### Short exercise
Entries follow. Set all of them down as they stand.

### Extracted entries
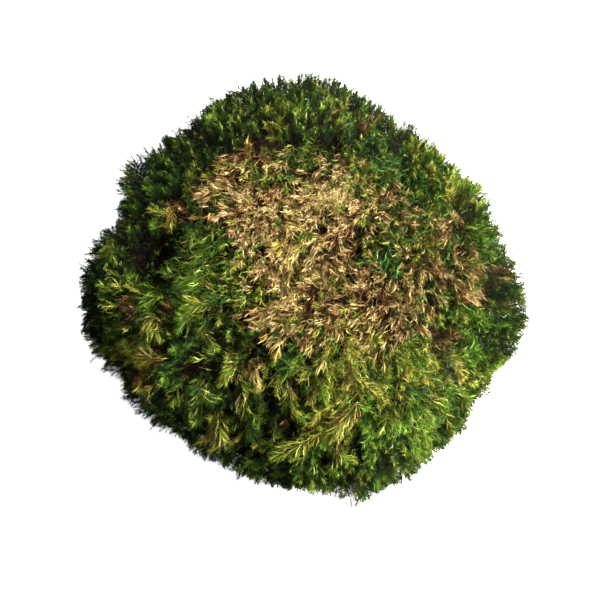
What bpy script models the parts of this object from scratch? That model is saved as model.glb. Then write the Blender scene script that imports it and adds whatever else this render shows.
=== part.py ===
"""A moss clump as one solid: the form that its grown-together shoots reach, at real size.

The clump was lifted off the ground, so it ends in a flat cut at Z 0 and rests on it. Its sides
bulge over the cut, its dead crown is a flatter bald patch on top, pits open between the shoots,
and the longest shoots lie over the rest as locks with free tips. Metres, +Z up, origin at the
middle of the cut. -Y is the side that faces the viewer.
"""

import math
import random

import bmesh
import bpy
from mathutils import Vector

MM = 0.001

# Driving dimensions.
CLUMP_HEIGHT = 78 * MM
WAIST_HEIGHT = 21 * MM
SHOULDER_POWER = 0.86
BASE_EDGE_POLAR = math.radians(113)
# Radius of the clump at its waist, counterclockwise from +X in equal steps.
WAIST_RADII_MM = (88, 78, 79, 80, 89, 87, 84, 82, 91, 87, 85, 82, 90, 94, 88, 88)

# Each swelling or pit: azimuth and polar angle in degrees, reach and rise in mm.
SWELLINGS = (
    (0, 82, 20, 4),
    (38, 66, 22, 3),
    (75, 80, 22, 3),
    (118, 72, 24, 4),
    (150, 76, 20, 4),
    (180, 66, 16, 4),
    (205, 84, 22, 4),
    (232, 54, 14, 4),
    (268, 78, 20, 3),
    (290, 56, 20, 4),
    (318, 76, 22, 4),
    (345, 62, 16, 3),
)
PITS = (
    (188, 40, 12, -11),
    (200, 72, 9, -7),
    (239, 36, 9, -6),
    (244, 63, 10, -8),
    (254, 70, 8, -6),
    (258, 50, 9, -7),
    (264, 64, 8, -6),
    (276, 66, 8, -6),
    (278, 98, 14, -8),
    (294, 86, 9, -6),
    (302, 92, 9, -6),
    (333, 53, 10, -6),
    (20, 74, 9, -5),
    (61, 50, 9, -6),
    (100, 88, 10, -6),
    (142, 58, 9, -5),
)

# The dead crown lies flatter than the rest, with long furrows between its laid shoots.
CROWN_CENTRE = Vector((8 * MM, 2 * MM, CLUMP_HEIGHT))
CROWN_REACH = 46 * MM
CROWN_GRAIN = Vector((math.cos(math.radians(58)), math.sin(math.radians(58)), 0))
FURROW_LENGTH = 9 * MM
FURROW_WIDTH = 3.4 * MM
FURROW_DEPTH = 5.5 * MM
# The middle of each furrow in plan.
FURROWS_MM = ((1, -22), (18, -12), (18, -27), (-5, 11), (6, 27), (34, -5), (-20, 20))

# The longest shoots: azimuth and polar angle of the root and of the tip, and size.
LAID_LOCKS = (
    (286, 48, 274, 61, 1.1),
    (268, 62, 262, 75, 1.1),
    (264, 42, 270, 54, 0.9),
    (283, 64, 286, 75, 0.8),
    (252, 42, 256, 52, 0.9),
    (240, 38, 236, 50, 0.9),
    (243, 57, 252, 67, 1.0),
    (240, 74, 248, 85, 1.0),
    (220, 60, 206, 75, 1.1),
    (166, 27, 190, 33, 0.7),
    (184, 18, 208, 32, 0.7),
    (236, 22, 223, 35, 0.7),
    (10, 22, 324, 22, 0.7),
    (14, 38, 350, 31, 0.7),
    (6, 50, 352, 44, 0.7),
    (49, 42, 40, 22, 0.8),
    (33, 50, 24, 32, 0.8),
    (279, 36, 277, 49, 0.8),
    (304, 60, 304, 76, 1.0),
    (297, 48, 292, 60, 0.9),
)
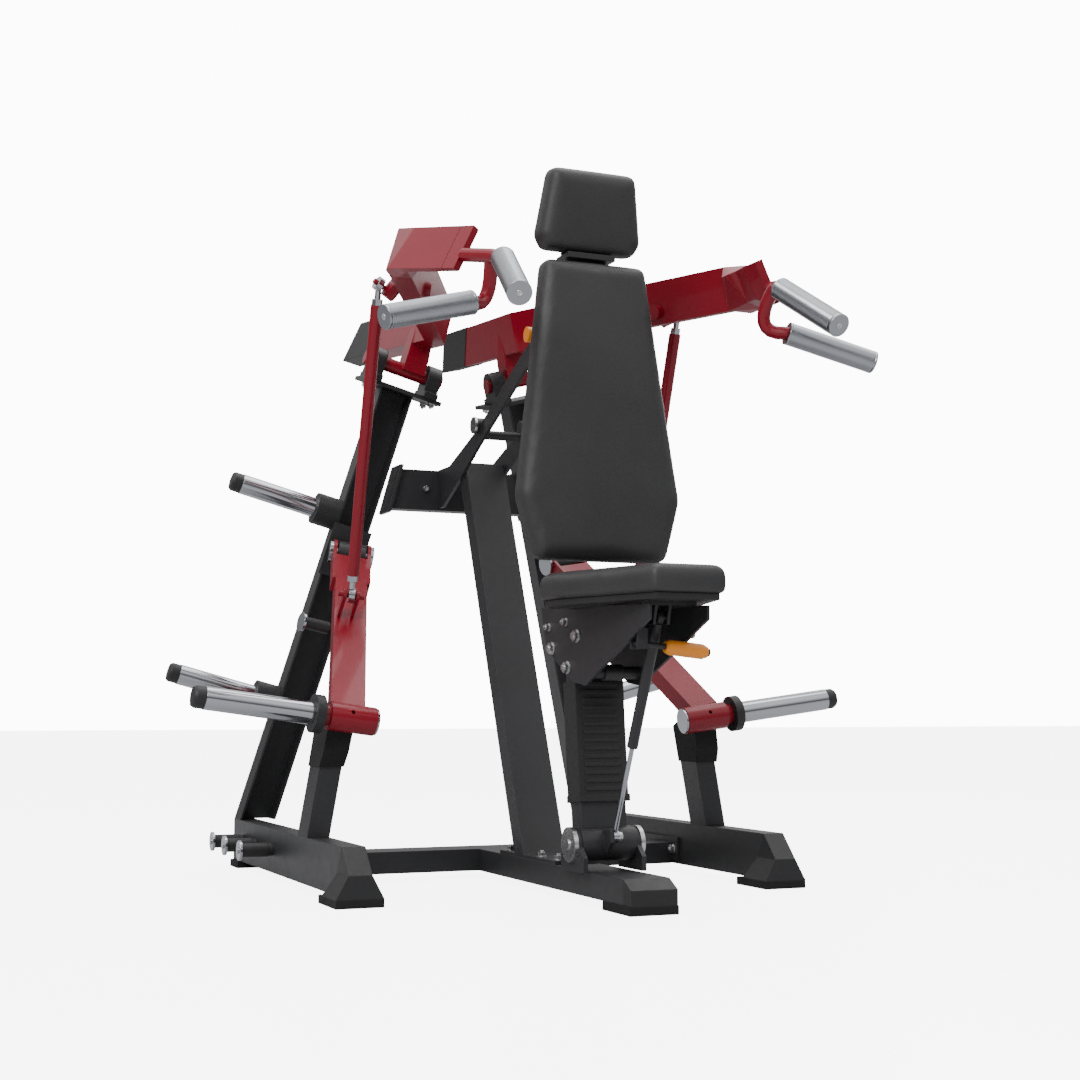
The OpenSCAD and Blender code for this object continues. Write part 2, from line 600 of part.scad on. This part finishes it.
// ---------- weight levers ----------
module lever_bar(inset, s0, s1) frame_at(lev_c, lev_d, lev_a)
    translate([-lever_t / 2 + inset, -lever_w / 2 + inset, s0]) cube([lever_t - 2 * inset, lever_w - 2 * inset, s1 - s0]);
reach = norm(lev_q - lev_c);
module lever_cheek(s) difference() {
    union() {
        frame_at(lev_c, lev_d, lev_a) translate([-lever_t / 2, s, reach - 150]) cube([lever_t, 8, 150]);
        aim(along(lev_m, lev_a, s), lev_a) cylinder(d = 62, h = 8);
    }
    aim(along(lev_m, lev_a, -60), lev_a) cylinder(d = 24, h = 120);
}
module lever() {
    difference() {
        union() {
            difference() {
                lever_bar(0, 0, reach - 44);
                lever_bar(4, -10, reach - 48);
            }
            aim(horn_p, horn_d) cylinder(d = 62, h = 104);
            aim(along(horn_p, horn_d, 104), horn_d) cylinder(d = 46, h = 16);
        }
        frame_at(along(horn_p, horn_d, 58), [0.079, 0.64, -0.3], [0, 0, 1]) translate([0, 0, -40]) cylinder(d = 9, h = 22);
    }
    lever_cheek(38);
    lever_cheek(-46);
    for (s = [11, -19]) pin_ear(s);
    aim(along(pin_p, lev_a, -30), lev_a) cylinder(d = 12, h = 60);
}
// Ear of the clevis on the lever's front face, s along the pivot axis from the rod eye
module pin_ear(s) {
    e = along(pin_p, lev_a, s);
    hull() {
        aim(e, lev_a) cylinder(d = 28, h = 8, $fn = 32);
        aim(e + [0.079, 0.64, -0.765] * 46, lev_a) cylinder(d = 34, h = 8, $fn = 32);
    }
}
module lever_sleeve() aim(along(horn_p, horn_d, 140), horn_d) cylinder(d = sleeve_d, h = sleeve_l);
module lever_blacks() {
    aim(along(horn_p, horn_d, 120), horn_d) cylinder(d = 83, h = 20);
    aim(along(horn_p, horn_d, 140 + sleeve_l), horn_d) {
        cylinder(d = sleeve_d - 2, h = 19);
        translate([0, 0, 19]) cylinder(d1 = sleeve_d - 2, d2 = sleeve_d - 9, h = 6);
    }
    aim([430, 20.5, 575.5], [80, -12, 16]) cylinder(d = 28, h = 62);
}
module lever_caps() {
    aim(along(horn_p, horn_d, -5), horn_d) cylinder(d = 58, h = 4.98);
    for (s = [46.4, -54.4]) aim(along(lev_m, lev_a, s), lev_a) cylinder(d = 56, h = 8);
    aim(along(lev_m, lev_a, -46.5), lev_a) cylinder(d = 24, h = 93);
    aim(along([430, 20.5, 575.5], [80, -12, 16], 62), [80, -12, 16]) cylinder(d = 44, h = 6);
}

// ---------- frame bolts ----------
module frame_bolts() color([0.75, 0.75, 0.78]) at_origin() {
    both() {
        for (y = [36, 194]) translate([460, y, 53]) rotate([0, -90, 0]) translate([0, 0, 8]) bolt_end(17, 9);
        upright_frame() for (x = [-88, 72]) for (y = [-54, 20]) translate([x, y, 1134]) mirror([0, 0, 1]) bolt_end(16, 8);
    }
    // two cap screws in the front face of the upper crossmember
    for (s = [-1, 1]) translate([s * 92, 333, 949]) rotate([90, 0, 0]) difference() {
        cylinder(d = 15, h = 8);
        translate([0, 0, 3]) cylinder(d = 8, h = 6, $fn = 6);
    }
    for (x = [-34, 34]) for (y = [-380, -290, -110]) translate([x, y, 75]) bolt_end(16, 8);
    for (s = [-1, 1]) translate([s * 68, 40, 1068]) rotate([0, 90 * s, 0]) cylinder(d = 40, h = 6);
    for (s = [-1, 1]) translate([s * 70, -534, 120]) rotate([0, 90 * s, 0]) {
        cylinder(d = 70, h = 9);
        translate([0, 0, 9]) cylinder(d = 20, h = 3);
    }
    translate([-6, gas_lo[1], gas_lo[2]]) rotate([0, 90, 0]) {
        cylinder(d = 10, h = 24);
        translate([0, 0, 14]) hex_nut(15, 8);
    }
}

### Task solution
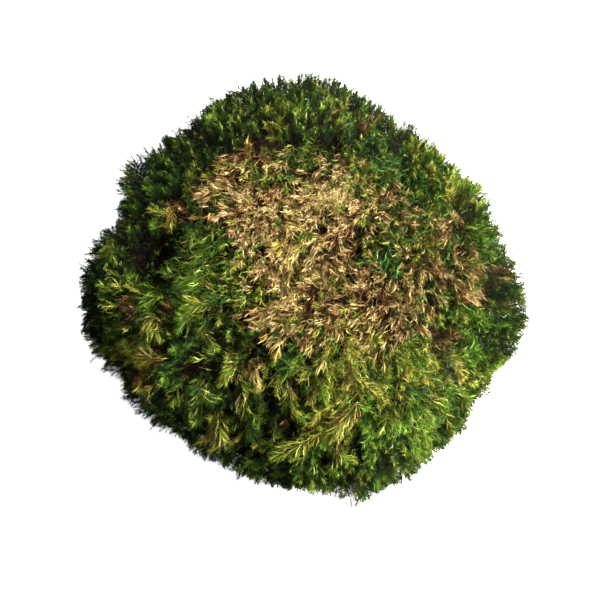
What bpy script models the parts of this object from scratch? That model is saved as model.glb. Then write the Blender scene script that imports it and adds whatever else this render shows.
=== part.py ===
"""A moss clump as one solid: the form that its grown-together shoots reach, at real size.

The clump was lifted off the ground, so it ends in a flat cut at Z 0 and rests on it. Its sides
bulge over the cut, its dead crown is a flatter bald patch on top, pits open between the shoots,
and the longest shoots lie over the rest as locks with free tips. Metres, +Z up, origin at the
middle of the cut. -Y is the side that faces the viewer.
"""

import math
import random

import bmesh
import bpy
from mathutils import Vector

MM = 0.001

# Driving dimensions.
CLUMP_HEIGHT = 78 * MM
WAIST_HEIGHT = 21 * MM
SHOULDER_POWER = 0.86
BASE_EDGE_POLAR = math.radians(113)
# Radius of the clump at its waist, counterclockwise from +X in equal steps.
WAIST_RADII_MM = (88, 78, 79, 80, 89, 87, 84, 82, 91, 87, 85, 82, 90, 94, 88, 88)

# Each swelling or pit: azimuth and polar angle in degrees, reach and rise in mm.
SWELLINGS = (
    (0, 82, 20, 4),
    (38, 66, 22, 3),
    (75, 80, 22, 3),
    (118, 72, 24, 4),
    (150, 76, 20, 4),
    (180, 66, 16, 4),
    (205, 84, 22, 4),
    (232, 54, 14, 4),
    (268, 78, 20, 3),
    (290, 56, 20, 4),
    (318, 76, 22, 4),
    (345, 62, 16, 3),
)
PITS = (
    (188, 40, 12, -11),
    (200, 72, 9, -7),
    (239, 36, 9, -6),
    (244, 63, 10, -8),
    (254, 70, 8, -6),
    (258, 50, 9, -7),
    (264, 64, 8, -6),
    (276, 66, 8, -6),
    (278, 98, 14, -8),
    (294, 86, 9, -6),
    (302, 92, 9, -6),
    (333, 53, 10, -6),
    (20, 74, 9, -5),
    (61, 50, 9, -6),
    (100, 88, 10, -6),
    (142, 58, 9, -5),
)

# The dead crown lies flatter than the rest, with long furrows between its laid shoots.
CROWN_CENTRE = Vector((8 * MM, 2 * MM, CLUMP_HEIGHT))
CROWN_REACH = 46 * MM
CROWN_GRAIN = Vector((math.cos(math.radians(58)), math.sin(math.radians(58)), 0))
FURROW_LENGTH = 9 * MM
FURROW_WIDTH = 3.4 * MM
FURROW_DEPTH = 5.5 * MM
# The middle of each furrow in plan.
FURROWS_MM = ((1, -22), (18, -12), (18, -27), (-5, 11), (6, 27), (34, -5), (-20, 20))

# The longest shoots: azimuth and polar angle of the root and of the tip, and size.
LAID_LOCKS = (
    (286, 48, 274, 61, 1.1),
    (268, 62, 262, 75, 1.1),
    (264, 42, 270, 54, 0.9),
    (283, 64, 286, 75, 0.8),
    (252, 42, 256, 52, 0.9),
    (240, 38, 236, 50, 0.9),
    (243, 57, 252, 67, 1.0),
    (240, 74, 248, 85, 1.0),
    (220, 60, 206, 75, 1.1),
    (166, 27, 190, 33, 0.7),
    (184, 18, 208, 32, 0.7),
    (236, 22, 223, 35, 0.7),
    (10, 22, 324, 22, 0.7),
    (14, 38, 350, 31, 0.7),
    (6, 50, 352, 44, 0.7),
    (49, 42, 40, 22, 0.8),
    (33, 50, 24, 32, 0.8),
    (279, 36, 277, 49, 0.8),
    (304, 60, 304, 76, 1.0),
    (297, 48, 292, 60, 0.9),
)
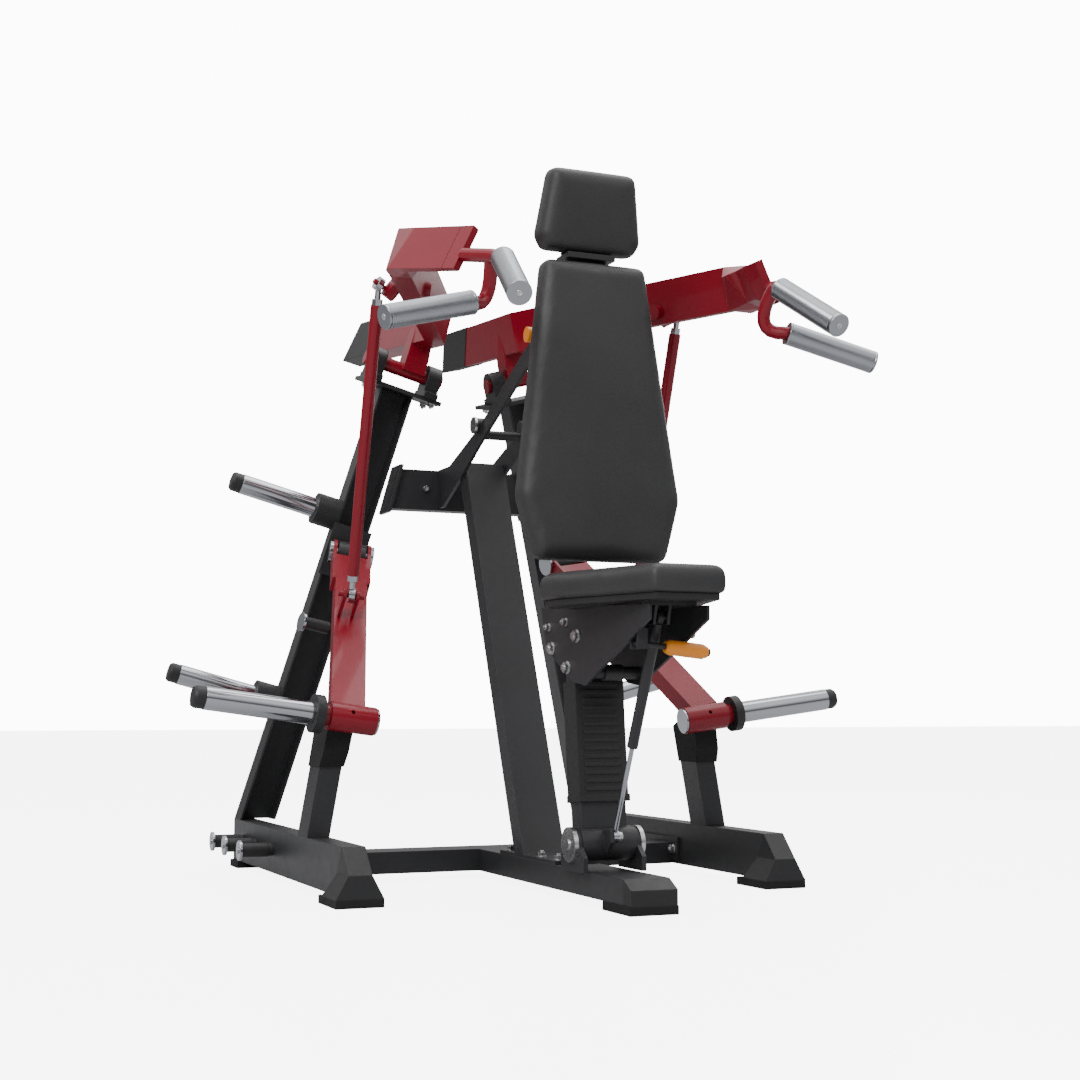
The OpenSCAD and Blender code for this object continues. Write part 2, from line 600 of part.scad on. This part finishes it.
// ---------- weight levers ----------
module lever_bar(inset, s0, s1) frame_at(lev_c, lev_d, lev_a)
    translate([-lever_t / 2 + inset, -lever_w / 2 + inset, s0]) cube([lever_t - 2 * inset, lever_w - 2 * inset, s1 - s0]);
reach = norm(lev_q - lev_c);
module lever_cheek(s) difference() {
    union() {
        frame_at(lev_c, lev_d, lev_a) translate([-lever_t / 2, s, reach - 150]) cube([lever_t, 8, 150]);
        aim(along(lev_m, lev_a, s), lev_a) cylinder(d = 62, h = 8);
    }
    aim(along(lev_m, lev_a, -60), lev_a) cylinder(d = 24, h = 120);
}
module lever() {
    difference() {
        union() {
            difference() {
                lever_bar(0, 0, reach - 44);
                lever_bar(4, -10, reach - 48);
            }
            aim(horn_p, horn_d) cylinder(d = 62, h = 104);
            aim(along(horn_p, horn_d, 104), horn_d) cylinder(d = 46, h = 16);
        }
        frame_at(along(horn_p, horn_d, 58), [0.079, 0.64, -0.3], [0, 0, 1]) translate([0, 0, -40]) cylinder(d = 9, h = 22);
    }
    lever_cheek(38);
    lever_cheek(-46);
    for (s = [11, -19]) pin_ear(s);
    aim(along(pin_p, lev_a, -30), lev_a) cylinder(d = 12, h = 60);
}
// Ear of the clevis on the lever's front face, s along the pivot axis from the rod eye
module pin_ear(s) {
    e = along(pin_p, lev_a, s);
    hull() {
        aim(e, lev_a) cylinder(d = 28, h = 8, $fn = 32);
        aim(e + [0.079, 0.64, -0.765] * 46, lev_a) cylinder(d = 34, h = 8, $fn = 32);
    }
}
module lever_sleeve() aim(along(horn_p, horn_d, 140), horn_d) cylinder(d = sleeve_d, h = sleeve_l);
module lever_blacks() {
    aim(along(horn_p, horn_d, 120), horn_d) cylinder(d = 83, h = 20);
    aim(along(horn_p, horn_d, 140 + sleeve_l), horn_d) {
        cylinder(d = sleeve_d - 2, h = 19);
        translate([0, 0, 19]) cylinder(d1 = sleeve_d - 2, d2 = sleeve_d - 9, h = 6);
    }
    aim([430, 20.5, 575.5], [80, -12, 16]) cylinder(d = 28, h = 62);
}
module lever_caps() {
    aim(along(horn_p, horn_d, -5), horn_d) cylinder(d = 58, h = 4.98);
    for (s = [46.4, -54.4]) aim(along(lev_m, lev_a, s), lev_a) cylinder(d = 56, h = 8);
    aim(along(lev_m, lev_a, -46.5), lev_a) cylinder(d = 24, h = 93);
    aim(along([430, 20.5, 575.5], [80, -12, 16], 62), [80, -12, 16]) cylinder(d = 44, h = 6);
}

// ---------- frame bolts ----------
module frame_bolts() color([0.75, 0.75, 0.78]) at_origin() {
    both() {
        for (y = [36, 194]) translate([460, y, 53]) rotate([0, -90, 0]) translate([0, 0, 8]) bolt_end(17, 9);
        upright_frame() for (x = [-88, 72]) for (y = [-54, 20]) translate([x, y, 1134]) mirror([0, 0, 1]) bolt_end(16, 8);
    }
    // two cap screws in the front face of the upper crossmember
    for (s = [-1, 1]) translate([s * 92, 333, 949]) rotate([90, 0, 0]) difference() {
        cylinder(d = 15, h = 8);
        translate([0, 0, 3]) cylinder(d = 8, h = 6, $fn = 6);
    }
    for (x = [-34, 34]) for (y = [-380, -290, -110]) translate([x, y, 75]) bolt_end(16, 8);
    for (s = [-1, 1]) translate([s * 68, 40, 1068]) rotate([0, 90 * s, 0]) cylinder(d = 40, h = 6);
    for (s = [-1, 1]) translate([s * 70, -534, 120]) rotate([0, 90 * s, 0]) {
        cylinder(d = 70, h = 9);
        translate([0, 0, 9]) cylinder(d = 20, h = 3);
    }
    translate([-6, gas_lo[1], gas_lo[2]]) rotate([0, 90, 0]) {
        cylinder(d = 10, h = 24);
        translate([0, 0, 14]) hex_nut(15, 8);
    }
}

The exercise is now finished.